Гоголь уезжает в Любек действительно на переломе, на переломе от поэзии к прозе, от романтического стихотворчества к творчеству реальному. Именно этот «запас» он имеет в виду. Но даже и первые из этих опытов, которые появятся сначала в журнале Свиньина, а потом в «Литературной газете», он не подпишет своим именем. Он будет до поры до времени скрываться под псевдонимами, изощряясь в выборе их — то называясь именем своего героя (Глечик), то выбирая из своего имени и фамилии все буквы «о» и подписываясь четырьмя нулями — 0000, то приближая читателя к своему подлинному имени — Г. Янов.
Матери он вынужден был признаться, вернувшись из Любека, что «бог унизил его гордость». «Но я здоров, — пишет он тут же, — и если мои ничтожные знания не могут доставить мне места, я имею руки, следовательно, не могу впасть в отчаяние — оно удел безумца».
Гоголь возвращается в свою квартирку на четвертом этаже и садится за работу. Поездка в Любек была краткой и развлекательной. Он, правда, рассматривал в любекском соборе фрески Дюрера, бродил по узким чистым улочкам этого игрушечного по сравнению с Петербургом городка и наблюдал его кукольно-чистую, отглаженную игрушечно-ненастоящую жизнь (в письме матери оттуда он пишет, что в любекских дворах не пахнет, никто здесь не проливает помоев на лестницах, каждая складка платья на женщинах и девушках отглажена и накрахмалена), который, однако, скоро наскучил ему, и он сел на пароход и вернулся в Петербург.

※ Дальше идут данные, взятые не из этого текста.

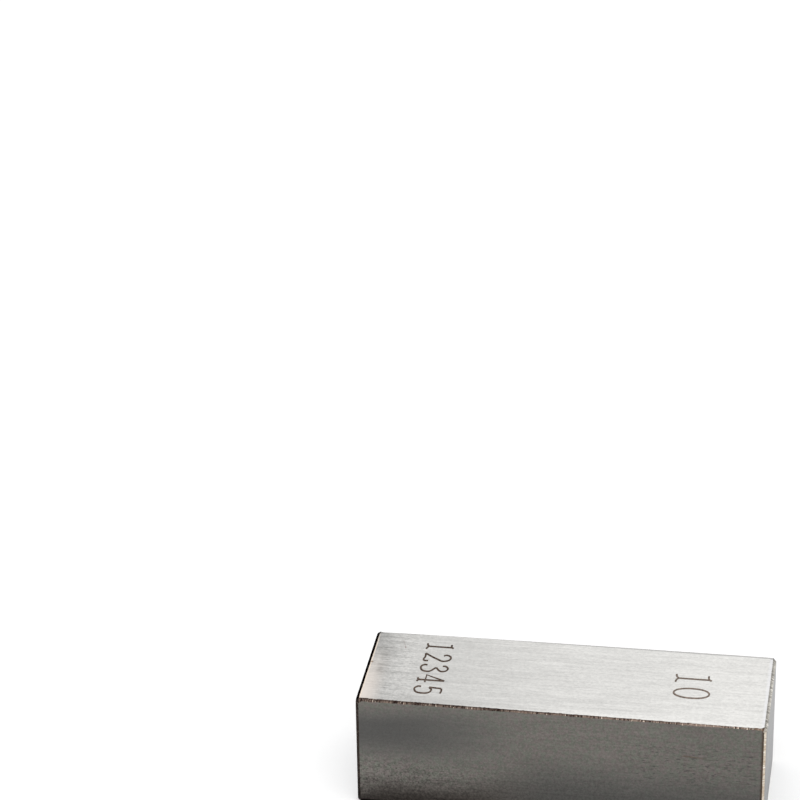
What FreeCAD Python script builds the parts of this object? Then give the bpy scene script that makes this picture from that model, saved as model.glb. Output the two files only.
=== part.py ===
import FreeCAD, Part
import math
import os

import Sketcher

# A rectangular gauge block of hardened steel, one solid piece, lying on a side face.
# X runs along the section's long side and Y along the gauge length, from one lapped
# measuring face to the other. Z is up. The origin is the centre of the face it rests on.

# Driving sizes, in millimetres.
SIZES = (
    ("gauge_length", 10.0, "between the two measuring faces"),
    ("section_length", 30.0, "long side of the measuring faces"),
    ("section_width", 9.0, "short side of the measuring faces"),
    ("side_chamfer", 0.2, "leg of the bevel between two side faces"),
    ("face_chamfer", 0.2, "leg of the bevel round each measuring face"),
)

# The gauge length runs along this direction.
GAUGE_AXIS = FreeCAD.Vector(0, 1, 0)


def size_sheet(doc):
    """The sheet of driving sizes: a value, its alias and what it measures on each row."""
    sheet = doc.addObject("Spreadsheet::Sheet", "Sizes")
    for row, (alias, value, meaning) in enumerate(SIZES, start=1):
        sheet.set(f"A{row}", str(value))
        sheet.setAlias(f"A{row}", alias)
        sheet.set(f"B{row}", meaning)
    doc.recompute()
    return sheet


def origin_plane(body, role):
    """One of the body's own origin planes, by its role."""
    return next(item for item in body.Origin.OriginFeatures if item.Role == role)


def is_parallel(direction, axis):
    """True where two directions lie along the same line."""
    return math.isclose(abs(direction.dot(axis)), direction.Length * axis.Length)


def straight_edges_along(shape, axis):
    """Names of the straight edges that run along an axis."""
    names = []
    for number, edge in enumerate(shape.Edges, start=1):
        if is_parallel(edge.tangentAt(edge.FirstParameter), axis):
            names.append(f"Edge{number}")
    return names


def flat_faces_square_to(shape, axis):
    """Names of the flat faces whose normal lies along an axis."""
    names = []
    for number, face in enumerate(shape.Faces, start=1):
        if is_parallel(face.normalAt(0, 0), axis):
            names.append(f"Face{number}")
    return names


def section_sketch(body):
    """The section: a rectangle that stands on the origin and is centred on it sideways."""
    sketch = body.newObject("Sketcher::SketchObject", "Section")
    sketch.AttachmentSupport = (origin_plane(body, "XZ_Plane"), "")
    sketch.MapMode = "FlatFace"

    # Corners in order round the rectangle. The constraints below set their places.
    reach = 1.0
    corners = [
        FreeCAD.Vector(-reach, 0, 0),
        FreeCAD.Vector(reach, 0, 0),
        FreeCAD.Vector(reach, reach, 0),
        FreeCAD.Vector(-reach, reach, 0),
    ]
    bottom, right, top, left = (
        sketch.addGeometry(Part.LineSegment(corners[i], corners[(i + 1) % 4]))
        for i in range(4)
    )
    start, end = 1, 2
    origin_point = (-1, 1)

    ring = (bottom, right, top, left)
    for side, following in zip(ring, ring[1:] + ring[:1]):
        sketch.addConstraint(Sketcher.Constraint("Coincident", side, end, following, start))
    for side in (bottom, top):
        sketch.addConstraint(Sketcher.Constraint("Horizontal", side))
    for side in (right, left):
        sketch.addConstraint(Sketcher.Constraint("Vertical", side))
    sketch.addConstraint(
        Sketcher.Constraint("Symmetric", bottom, start, bottom, end, *origin_point)
    )

    length = sketch.addConstraint(
        Sketcher.Constraint("DistanceX", bottom, start, bottom, end, 2 * reach)
    )
    width = sketch.addConstraint(
        Sketcher.Constraint("DistanceY", right, start, right, end, reach)
    )
    sketch.renameConstraint(length, "length")
    sketch.renameConstraint(width, "width")
    sketch.setExpression("Constraints.length", "Sizes.section_length")
    sketch.setExpression("Constraints.width", "Sizes.section_width")
    return sketch


def gauge_block(doc):
    """The block: the section carried along the gauge length, then its edges bevelled."""
    body = doc.addObject("PartDesign::Body", "GaugeBlock")
    body.Label = "gauge_block"

    blank = body.newObject("PartDesign::Pad", "Blank")
    blank.Profile = section_sketch(body)
    blank.SideType = "Symmetric"
    blank.setExpression("Length", "Sizes.gauge_length")
    doc.recompute()

    # The four side faces meet in bevels that run the gauge length.
    side_bevels = body.newObject("PartDesign::Chamfer", "SideBevels")
    side_bevels.Base = (blank, straight_edges_along(blank.Shape, GAUGE_AXIS))
    side_bevels.setExpression("Size", "Sizes.side_chamfer")
    doc.recompute()

    # A second bevel goes round each measuring face, over the ends of the side bevels too,
    # so that no burr can stand proud of a face that has to wring.
    face_bevels = body.newObject("PartDesign::Chamfer", "FaceBevels")
    face_bevels.Base = (side_bevels, flat_faces_square_to(side_bevels.Shape, GAUGE_AXIS))
    face_bevels.setExpression("Size", "Sizes.face_chamfer")
    doc.recompute()
    body.Tip = face_bevels
    return body


def check_document(doc):
    """Stops if any object of the document failed to build."""
    failed = [item.Name for item in doc.Objects if {"Invalid", "Error"} & set(item.State)]
    if failed:
        raise RuntimeError("failed objects: " + ", ".join(failed))


def write_step(body):
    """Writes one sub-part under its label, once its shape is known to be sound."""
    shape = body.Shape
    if shape.isNull() or not shape.isValid():
        raise RuntimeError(f"{body.Label} has no valid shape")
    shape.exportStep(os.path.join("parts", f"{body.Label}.step"))
    print(f"{body.Label}: {len(shape.Solids)} solid, {shape.Volume:.2f} mm3, {shape.BoundBox}")


os.makedirs("parts", exist_ok=True)
document = FreeCAD.newDocument("GaugeBlock")
size_sheet(document)
block = gauge_block(document)
document.recompute()
check_document(document)
write_step(block)
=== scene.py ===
import math
from collections import namedtuple

import bmesh
import bpy
from mathutils import Matrix, Vector, noise


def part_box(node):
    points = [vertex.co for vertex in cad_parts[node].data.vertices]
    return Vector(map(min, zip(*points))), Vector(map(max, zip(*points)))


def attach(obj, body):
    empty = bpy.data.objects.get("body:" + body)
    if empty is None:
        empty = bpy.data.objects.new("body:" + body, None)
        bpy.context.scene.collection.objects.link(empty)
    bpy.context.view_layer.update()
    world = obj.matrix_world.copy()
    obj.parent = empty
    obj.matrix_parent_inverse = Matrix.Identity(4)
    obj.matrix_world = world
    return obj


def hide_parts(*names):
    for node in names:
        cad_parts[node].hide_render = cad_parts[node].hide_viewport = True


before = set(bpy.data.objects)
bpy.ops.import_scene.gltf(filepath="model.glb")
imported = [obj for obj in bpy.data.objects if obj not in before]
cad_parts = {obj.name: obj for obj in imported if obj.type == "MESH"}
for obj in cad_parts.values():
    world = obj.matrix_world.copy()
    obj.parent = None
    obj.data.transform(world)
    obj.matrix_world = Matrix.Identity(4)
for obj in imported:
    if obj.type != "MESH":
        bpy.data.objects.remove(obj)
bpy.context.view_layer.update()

# A steel gauge block lying on a side face. X runs along the section, Y along the gauge
# length between the two lapped faces, Z is up. Sizes here are in metres.
MM = 0.001
TINY = 0.001 * MM
LOW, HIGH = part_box("gauge_block")
CENTRE = (LOW + HIGH) / 2
TOP = HIGH.z

# The same reach in millimetres, which the finishes read.
RIGHT_END, BACK, TOP_MM = (side / MM for side in HIGH)
LEFT_END, FRONT = LOW.x / MM, LOW.y / MM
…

Это была Европа, и ото была не та Европа, о которой он мечтал, — не солнечная Италия, уставленная обломками великого прошлого, статуями и дворцами, разбросанными среди вольного пространства, под синим южным небом. Это была теснота Германии, страны сумрачной и каменно-темной, привыкшей к порядку, к размеренности и салфеточной чистоте, претившей его разнузданному малороссийскому аппетиту, его привычке к воле, размаху жителя полустепи.